Adolf Hölzel
Es scheint sicher zu sein, dass Museums-Direktoren


Es scheint sicher zu sein, dass Museums-Direktoren ein eigentliches Kunstverständnis nicht zu besitzen brauchen. Dieses ergibt sich aus Aussprüchen von jüngeren Kunstgelehrten in ihren Urteilen übereinander; übrigens auch aus persönlichen Erfahrungen. Aber der Leiter eines solchen Instituts muss doch natürlich mit der Kunst irgendwie verwachsene, ein künstlerisch wie überhaupt fein gebildeter Mensch sein, jedenfalls sehr versiert in der Kunst. Er muss alle wichtigen Kunsterscheinungen kennen, ihre besten Vertreter und wieder deren beste Leistungen. Er muss konziliant sein um mit allen Parteien in geeigneter Weise verkehren zu können. Muss auch auf das Eingehendste jenen Verkehr mit Künstlern und Kunstverständigen pflegen und dazu im Stande sein, um dadurch den eigenen Gesichtskreis zu erweitern und gleichtzeitig den nötigen Halt zu haben. Er muss die Stifter und die Spender in richtiger Weise zu behandeln verstehen, muss daher gleichzeitig durchaus Gesellschaftsmensch bei aller nötigen Gelehrsamkeit, dabei auch ein pflichtgetreuer Verwaltungsbeamte sein, der sich überall in autoritativer Weise die nötige Geltung zu verschaffen imstande ist.
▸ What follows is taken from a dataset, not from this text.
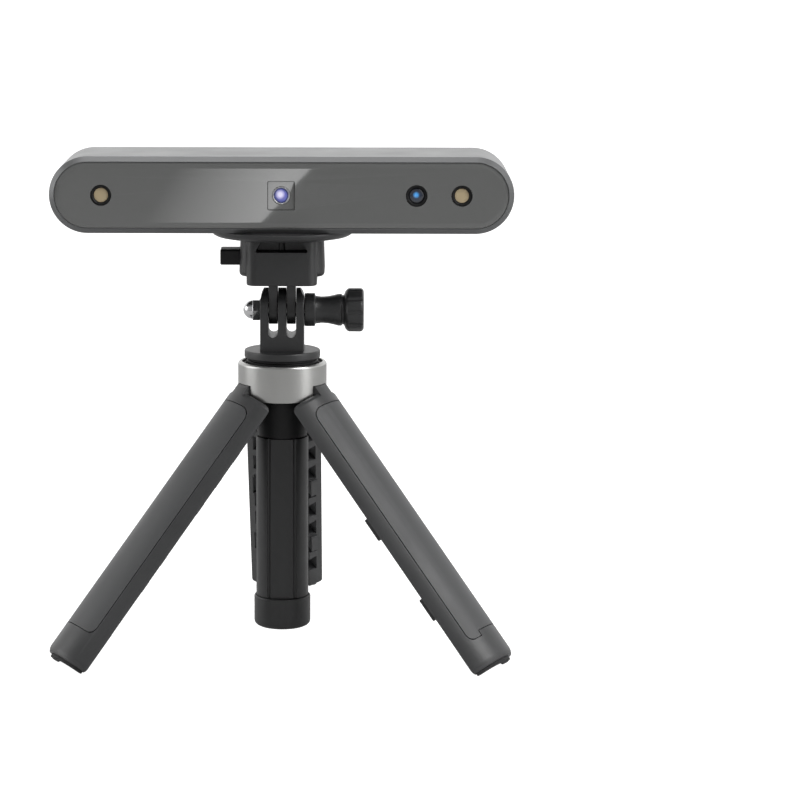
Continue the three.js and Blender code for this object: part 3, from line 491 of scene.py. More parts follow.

Da durch die nicht immer kulanten, häufig von persönlichen oder Parteistandpunkten ausgehenden Mitglieder der Kunstkommissionen Ankäufe, insbesondere jene irgendwelcher angefochtener Eigenart, sehr erschwert sind, wird es nötig sein, dass der Museumsleiter vermögend ist, damit er, wenn gerade kein geeigneter Spender aufzutreiben ist, wichtige Kunstwerke selbst ankaufen kann, um sie zu geeigneter Zeit einer geeigneteren Kommission für den gewünschten Staats- Ankauf vorschlagen zu können. Bei der Wichtigkeit und gleichzeitigen Macht seiner Stellung, muss er eine höchstes Vertrauenerweckende Persönlichkeit und darum in seinem Fach, wenn möglich allerersten Ranges sein.